E ela soube que estava em casa.
NOTA DO AUTOR
Verdade ou ficção
Mais uma vez, obrigado por me acompanhar nesta viagem! Como de hábito, acho que posso usar estas últimas páginas para fazer uma inspeção do romance, separar fatos de ficção. Dividi a inspeção em tópicos gerais:
MARCO POLO: O início do romance aborda o principal mistério relativo ao destino da frota de Polo em sua viagem de volta a Veneza. Ainda é um mistério o que aconteceu aos navios e homens. Continua a haver boatos do possível caso amoroso de Marco com a princesa Kokejin, principalmente porque ele morreu tendo a coroa da princesa sob sua posse. Quanto ao corpo de Marco após sua morte, ele de fato desapareceu da igreja de San Lorenzo, e seu paradeiro é desconhecido.
ESCRITA ANGÉLICA E OUTRAS QUESTÕES DE LINGUAGEM: A escrita angélica foi desenvolvida por Johannes Trithemius e Heinrich Agrippa, que alegaram que, estudando aqueles símbolos, era possível comunicar-se com anjos. A escrita era derivada de caracteres hebraicos antigos.
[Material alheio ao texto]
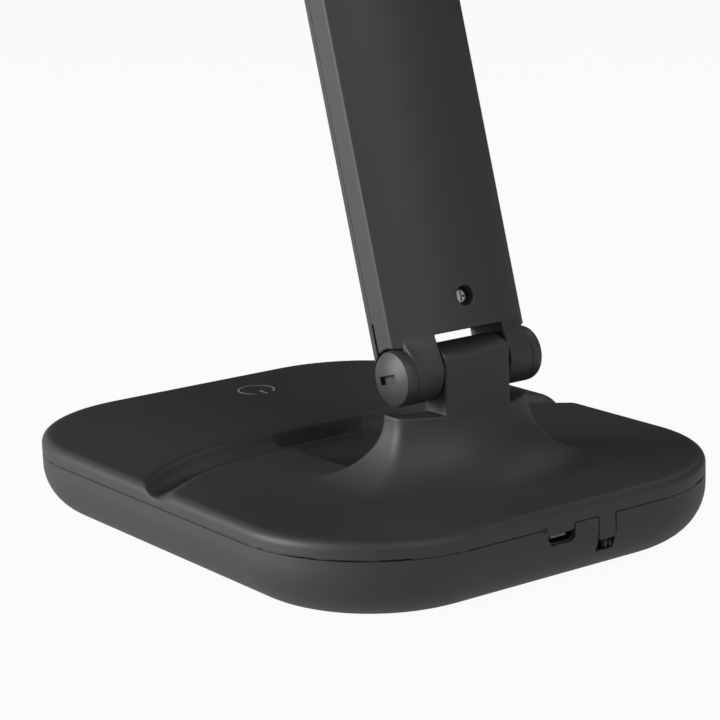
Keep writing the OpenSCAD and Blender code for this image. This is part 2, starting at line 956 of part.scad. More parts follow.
module neck_lead() {
    from = [plug_x + plug[0] / 2, board_y + plug_y + plug[1] / 2];
    bend_z = z_ceiling - 2 * lead_d;
    color([0.8, 0.8, 0.8])
        wire([[from[0], from[1], board_top + plug[2] + lead_lap], [from[0], from[1], bend_z],
              [0, hinge_y, bend_z + lead_lap], [0, hinge_y, hinge_z],
              [nut_out - lead_end, hinge_y, hinge_z]]);
}

// shaft with a bore for the lead and a side hole in the knuckle
module hinge_shaft() {
    color([0.75, 0.75, 0.77])
        difference() {
            hinge_rod(shaft_half, shaft_d / 2);
            translate([-lead_hole, 0, 0])
                rotate([0, 90, 0])
                    cylinder(d = lead_hole, h = shaft_half + lead_hole + over);
            translate([0, 0, -shaft_d])
                cylinder(d = lead_hole, h = shaft_d);
        }
}

module friction_washers() {
    color([0.55, 0.5, 0.4])
        hinge_ring(friction_in, friction_in + friction_t, washer_d / 2, washer_bore / 2);
}

module spring_washers() {
    cup = 0.25;
    color([0.6, 0.6, 0.62])
        for (side = [0, 1])
            mirror([side, 0, 0])
                translate([spring_in, 0, 0])
                    rotate([0, 90, 0])
                        rotate_extrude()
                            polygon([[washer_bore / 2, cup], [washer_d / 2, 0],
                                     [washer_d / 2, spring_t - cup],
                                     [washer_bore / 2, spring_t]]);
}

module hinge_nuts() {
    reach = nut_af / 2 / cos(30);
    color([0.7, 0.7, 0.72])
        for (side = [0, 1])
            mirror([side, 0, 0])
                translate([nut_in, 0, 0])
                    rotate([0, 90, 0])
                        linear_extrude(nut_t)
                            difference() {
                                polygon([for (a = [0 : 60 : 300]) reach * [cos(a), sin(a)]]);
                                circle(d = shaft_d + fit_gap);
                            }
}

// domed cap with a hollow spigot; its slot lies across the arm
module pivot_caps() {
    color([0.2, 0.2, 0.21])
        for (side = [0, 1])
            mirror([side, 0, 0])
                translate([barrel_out, 0, 0])
                    rotate([0, 90, 0])
                        difference() {
                            union() {
                                rotate_extrude()
                                    intersection() {
                                        edge_section(barrel_r, 0, cap_l, 0, cap_round);
                                        translate([0, cap_l - cap_dome_r])
                                            circle(cap_dome_r, $fn = 180);
                                        square(barrel_d);
                                    }
                                translate([0, 0, -spigot_l])
                                    cylinder(d = pocket_d - 2 * fit_gap, h = spigot_l + over);
                            }
                            translate([0, 0, -spigot_l - over])
                                cylinder(d = shaft_d + over, h = 2 * spigot_l + over);
                            translate([-cap_slot_w / 2, -cap_slot_l / 2, cap_l - cap_slot_depth])
                                cube([cap_slot_w, cap_slot_l, cap_l]);
                        }
}

module lower_hinge_shaft() {
    at_lower_hinge(0)
        hinge_shaft();
}

module lower_friction_washers() {
    at_lower_hinge()
        friction_washers();
}

module lower_spring_washers() {
    at_lower_hinge(0)
        spring_washers();
}

module lower_hinge_nuts() {
    at_lower_hinge(0)
        hinge_nuts();
}

module lower_pivot_caps() {
    at_lower_hinge()
        pivot_caps();
}

module upper_hinge_shaft() {
    at_head()
        rotate([180, 0, 0])
            hinge_shaft();
}

module upper_friction_washers() {
    at_upper_hinge()
        friction_washers();
}

module upper_spring_washers() {
    at_head()
        spring_washers();
}

module upper_hinge_nuts() {
    at_head()
        hinge_nuts();
}

module upper_pivot_caps() {
    at_upper_hinge()
        pivot_caps();
}

// outline across the arm: flat front, bowed back
module arm_section(inset = 0) {
    half = arm_w / 2 - inset;
    front = inset - arm_front;
    e = inset > 0 ? 0 : arm_edge_r;
    intersection() {
        translate([0, crown_y])
            circle(arm_bow_r - inset, $fn = 240);
        union() {
            translate([-half, front + e])
                square([2 * half, arm_front + arm_back]);
            if (e > 0) {
                translate([e - half, front])
                    square([2 * (half - e), 2 * e]);
                for (side = [-1, 1])
                    translate([side * (half - e), front + e])
                        circle(e, $fn = 48);
            }
        }
    }
}

// children at the lower and, turned over, at the upper end of the arm
module both_ends() {
    children();
    translate([0, 0, arm_len])
        mirror([0, 0, 1])
            children();
}

module notch() {
    translate([-barrel_in, -arm_w / 2, -notch_h])
        cube([2 * barrel_in, arm_w, 2 * notch_h]);
}

// boss, seat and shank hole for a screw put in from the arm's back
module arm_screw_way(d, y0, y1) {
    translate([0, y0, arm_screw_z])
        rotate([-90, 0, 0])
            cylinder(d = d, h = y1 - y0);
}

module arm_rear_shell() {
    color([0.22, 0.22, 0.23])
        at_lower_hinge()
            difference() {
                union() {
                    difference() {
                        intersection() {
                            linear_extrude(arm_len)
                                arm_section();
                            translate([-arm_w, cover_y + tab_gap / 2, 0])
                                cube([2 * arm_w, arm_w, arm_len]);
                        }
                        translate([0, 0, cavity_z])
                            linear_extrude(arm_len - 2 * cavity_z)
                                arm_section(arm_wall);
                    }
                    both_ends()
                        hinge_ring(barrel_in, barrel_out, barrel_r);
                    both_ends()
                        arm_screw_way(screw_recess_d + 2 * recess_wall, post_y + fit_gap,
                                      arm_back - arm_wall / 2);
                }
                both_ends() {
                    notch();
                    hinge_ring(barrel_out, arm_w, relief_r);
                    hinge_ring(barrel_in - over, barrel_out, shaft_d / 2 + shaft_play);
                    hinge_ring(barrel_in + barrel_wall, barrel_out + over, pocket_d / 2);
                    // dark slit between shell and cover above each cap
                    for (side = [-1, 1])
                        translate([side * arm_w / 2 - slit_depth, cover_y, relief_r - over])
                            cube([2 * slit_depth, slit_w, slit_l + over]);
                    arm_screw_way(screw_recess_d, screw_seat_y, arm_back + over);
                    arm_screw_way(small_screw_d + 2 * fit_gap, cover_y, arm_back);
                    translate([lead_x, 0, shaft_d])
                        cylinder(d = lead_hole, h = cavity_z - shaft_d + over);
                }
            }
}

module arm_front_cover() {
    rail_w = 1;
    rail_x = arm_w / 2 - arm_wall - fit_gap - rail_w;
    color([0.21, 0.21, 0.22])
        at_lower_hinge()
            difference() {
                union() {
                    intersection() {
                        linear_extrude(arm_len)
                            arm_section();
                        translate([-arm_w, -arm_front - over, 0])
                            cube([2 * arm_w, cover_depth + over, arm_len]);
                    }
                    for (side = [0, 1])
                        mirror([side, 0, 0])
                            translate([rail_x, cover_panel - arm_front, cavity_z + fit_gap])
                                cube([rail_w, cover_depth, arm_len - 2 * (cavity_z + fit_gap)]);
                    both_ends()
                        arm_screw_way(small_screw_head, cover_panel - arm_front, post_y);
                }
                difference() {
                    translate([-rail_x, cover_panel - arm_front, cavity_z + 2 * rail_w])
                        cube([2 * rail_x, cover_depth, arm_len - 2 * (cavity_z + 2 * rail_w)]);
                    both_ends()
                        arm_screw_way(small_screw_head, -arm_front, post_y);
                }
                both_ends() {
                    notch();
                    hinge_rod(arm_w, relief_r);
                    arm_screw_way(small_screw_d + fit_gap, cover_panel - arm_front, post_y + over);
                }
            }
}

module arm_screws() {
    color([0.7, 0.7, 0.72])
        at_lower_hinge()
            both_ends()
                translate([0, screw_seat_y, arm_screw_z])
                    rotate([-90, 0, 0])
                        screw(small_screw_d, small_screw_head, screw_seat_y - post_y + post_rise);
}

module arm_lead() {
    color([0.8, 0.8, 0.8])
        at_lower_hinge()
            wire([[lead_x, 0, 0],
              [lead_x, 0, cavity_z + lead_bend],
              [lead_x - lead_shift, 0, cavity_z + 2 * lead_bend],
              [lead_x - lead_shift, 0, arm_len - cavity_z - 2 * lead_bend],
              [lead_x, 0, arm_len - cavity_z - lead_bend],
              [lead_x, 0, arm_len]]);
}

// light window, seen from below, grown by a lap
module window_block(lap, z0, t) {
    translate([0, window_y, 0])
        plate(window_w + 2 * lap, window_len + 2 * lap, window_r, z0, z0 + t, 0, 0);
}

module head_screw_places() {
    for (sx = [-1, 1], y = [head_screw_near, head_screw_far])
        translate([sx * head_screw_x, y, 0])
            children();
}

module head_top_shell() {
    color([0.22, 0.22, 0.23])
        at_head()
            difference() {
                union() {
                    difference() {
                        translate([0, head_mid, 0])
                            plate(head_w, head_full, head_corner_r, head_rise, head_top,
                                  0, head_edge_r);
                        translate([0, head_mid, 0])
                            plate(head_w - 2 * head_wall, head_full - 2 * head_wall,
                                  head_corner_r - head_wall, head_rise - over, head_ceiling, 0, 0);
                    }
                    hinge_rod(knuckle_w / 2, head_knuckle_r);
                    translate([-knuckle_w / 2, -head_knuckle_y, 0])
                        cube([knuckle_w, 2 * head_knuckle_y, head_ceiling + over]);
                    head_screw_places()
                        translate([0, 0, stack_z])
                            cylinder(d = small_boss_d, h = head_ceiling - stack_z + over);
                }
                hinge_rod(knuckle_w, shaft_d / 2 + fit_gap / 2);
                cylinder(d = lead_hole, h = lead_way_z + 1);
                translate([0, 0, lead_way_z])
                    rotate([90, 0, 0])
                        cylinder(d = lead_hole, h = head_knuckle_y + over);
                head_screw_places()
                    translate([0, 0, stack_z - over])
                        cylinder(d = small_screw_d + fit_gap, h = head_screw_l + over);
            }
}

module head_bezel() {
    color([0.2, 0.2, 0.21])
        at_head()
            difference() {
                translate([0, head_mid, 0])
                    plate(head_w - 2 * bezel_in, head_full - 2 * bezel_in,
                          head_corner_r - bezel_in, head_rise, stack_z, 0, 0);
                window_block(0, head_rise - over, bezel_t + 2 * over);
                translate([-knuckle_w / 2 - fit_gap, -head_knuckle_y - fit_gap, 0])
                    cube([knuckle_w + 2 * fit_gap, 2 * (head_knuckle_y + fit_gap), head_top]);
                head_screw_places() {
                    cylinder(d = small_screw_d + 2 * fit_gap, h = head_top);
                    cylinder(d = small_screw_head + 2 * fit_gap, h = head_rise + head_screw_seat);
                }
            }
}

module light_diffuser() {
    color([0.95, 0.95, 0.93])
        at_head()
            window_block(light_lap, stack_z, diffuser_t);
}

// the light guide leaves room for the row of lights along its +X side
module light_guide() {
    color([0.85, 0.9, 0.92])
        at_head()
            difference() {
                window_block(light_lap, guide_z, guide_t);
                translate([led_x - led_t - led_gap, window_y - window_len, guide_z - over])
                    cube([head_w, 2 * window_len, guide_t + 2 * over]);
            }
}

module reflector_sheet() {
    color([0.93, 0.93, 0.93])
        at_head()
            difference() {
                window_block(light_lap, reflector_z, reflector_t);
                translate([led_x - led_t - led_gap, window_y - window_len, reflector_z - over])
                    cube([head_w, 2 * window_len, 2 * over + reflector_t]);
            }
}

module led_board() {
    color([0.9, 0.9, 0.88])
        at_head()
            translate([led_x, window_y - window_len / 2, guide_z])
                cube([led_board_t, window_len, guide_t + reflector_t + 0.8]);
}

module led_chips() {
    end_in = 2.6;
    pitch = (window_len - 2 * end_in - led_w) / (led_count - 1);
    color([0.95, 0.85, 0.4])
        at_head()
            for (k = [0 : led_count - 1])
                translate([led_x - led_t, window_y - window_len / 2 + end_in + k * pitch,
                           guide_z + (guide_t - led_h) / 2])
                    cube([led_t, led_w, led_h]);
}

module head_screws() {
    color([0.7, 0.7, 0.72])
        at_head()
            head_screw_places()
                translate([0, 0, head_rise + head_screw_seat])
                    rotate([180, 0, 0])
                        screw(small_screw_d, head_screw_head, head_screw_l);
}

module head_lead() {
    z = lead_way_z;
    turn = 3;
    pass_y = head_screw_near - small_boss_d;
    end_x = led_x - led_room;
    color([0.8, 0.8, 0.8])
        at_head()
            wire([[nut_out - lead_end, 0, 0], [0, 0, 0], [0, 0, z], [0, -head_knuckle_y - turn, z],
                  [end_x / 2, pass_y, z], [end_x, pass_y - turn, z],
                  [end_x, pass_y - 2 * turn, z]]);
}

base_top_cover();
base_bottom_tray();
ballast_plate();
rubber_feet();
base_screws();
battery_pack();
control_board();
board_parts();
board_screws();
usb_socket();
usb_tongue();
slide_switch_body();
switch_slider();
charge_light_pipe();
touch_pad();
neck_lead();
lower_hinge_shaft();
lower_friction_washers();
lower_spring_washers();
lower_hinge_nuts();
lower_pivot_caps();
arm_rear_shell();
arm_front_cover();
arm_screws();
arm_lead();
upper_hinge_shaft();
upper_friction_washers();
upper_spring_washers();
upper_hinge_nuts();
upper_pivot_caps();
head_top_shell();
head_bezel();
light_diffuser();
light_guide();
reflector_sheet();
led_board();
led_chips();
head_screws();
head_lead();
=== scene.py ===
# LED table lamp: black moulded base with a phone groove, folding arm and light head.
# Lengths in the dictionaries are millimetres; the scene itself is in metres.
import json
import math
import bpy
import numpy as np
from mathutils import Matrix, Vector


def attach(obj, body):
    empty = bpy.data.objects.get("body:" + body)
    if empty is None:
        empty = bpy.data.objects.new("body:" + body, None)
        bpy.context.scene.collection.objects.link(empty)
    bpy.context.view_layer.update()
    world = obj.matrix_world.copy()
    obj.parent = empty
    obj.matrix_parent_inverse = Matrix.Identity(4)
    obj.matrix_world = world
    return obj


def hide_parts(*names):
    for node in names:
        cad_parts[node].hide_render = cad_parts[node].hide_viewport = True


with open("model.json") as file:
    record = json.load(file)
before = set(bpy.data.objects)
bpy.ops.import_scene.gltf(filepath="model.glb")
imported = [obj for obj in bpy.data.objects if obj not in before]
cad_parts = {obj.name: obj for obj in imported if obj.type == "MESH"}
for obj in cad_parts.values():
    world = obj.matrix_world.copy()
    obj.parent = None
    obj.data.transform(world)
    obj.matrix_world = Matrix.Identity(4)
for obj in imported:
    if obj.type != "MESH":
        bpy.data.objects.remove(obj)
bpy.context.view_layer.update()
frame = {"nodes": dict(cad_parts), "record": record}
nodes = frame["nodes"]
mm = 0.001


# the camera, solved from the outline of the base: degrees and millimetres
view = {"azimuth": 35.99, "elevation": 13.38, "roll": 1.76, "distance": 659.5,
        "aimRight": -0.336, "aimUp": 42.9, "lens": 118.31, "sensor": 36}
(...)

Da mesma forma, adeptos da cabala judaica acreditam que é possível abrir passagens secretas para a sabedoria interior estudando as formas e curvas de seus caracteres. Finalmente, chegando aos tempos modernos, fazemos a pergunta: há uma linguagem oculta sepultada em nosso código genético? De acordo com um artigo na revista Science (1994), a resposta é um sonoro sim. Embora ainda não se saiba o que pode estar escrito ali.
PESTES: Eyam, uma aldeia na Inglaterra, de fato teve uma taxa incomum de sobrevivência durante a Peste Negra, como resultado de uma anormalidade genética de metade de sua população. Estranho, mas verdade. Quanto ao antraz, a única diferença entre a forma mortal dessa bactéria e sua pacífica prima de jardim são dois anéis de código genético chamados plasmídeos. O que leva à pergunta: de onde vêm esses plasmídeos?
FAUNA: Os caranguejos-vermelhos terrestres da ilha Christmas de fato fazem uma migração espetacular todos os anos, na qual milhões de grandes caranguejos viajam para o mar. Também se sabe que suas tenazes furam pneus. Quanto às fascíolas hepáticas, a descrição de seu estranho e perturbador ciclo vital é precisa. Quanto às lulas predadoras, eu me baseei na espécie Taningia danae, que chega a quase 2 metros de comprimento, vive em bandos, tem luzes brilhantes e apresenta garras nas ventosas.
CANIBAIS E PIRATAS: A pirataria indonésia ainda é uma indústria próspera. Peguem os formulários de inscrição no fundo da sala. Quanto a canibais, ainda podem ser encontradas tribos nas ilhas da Indonésia, mas você terá de levar seus próprios temperos. Quanto à condição genética conhecida como Prader-Willi (que provoca um apetite insaciável), é um quadro real e horrível, mas não está de modo algum ligado ao canibalismo. Teremos um dia sido todos canibais? As atuais pesquisas genéticas revelam que os humanos têm um conjunto específico de genes contra doenças que só podem ser contraídas pelo consumo de carne humana.
ANGKOR: Todos os detalhes das ruínas — desde a mitologia da Batida do Leite aos duzentos rostos de pedra de bodhisattvas — são precisos, incluindo o modo como os templos foram construídos para imitar padrões de estrelas, especificamente a constelação do Dragão. Para maiores detalhes, leia Heavens Mirrow, de Graham Hancock e Santha Faiia.
BACTÉRIAS: De fato há mares leitosos de algas brilhantes que surgem periodicamente. E, de acordo com uma série de artigos perturbadores do Los Angeles Times, nossos mares são cada vez mais ameaçados pelo ressurgimento de antigos limos, águas-vivas venenosas e nuvens tóxicas produzidos por mares de algas. Quanto à alegação mais estranha do romance: apenas 10% das células de nosso corpo são humanas (o restante são bactérias e parasitas). É verdade! Há um livro maravilhoso sobre esse tema que é tão horrendo quanto divertido: Human Wildlife, do dr. Robert Buckman. Mas não o leia antes de comer.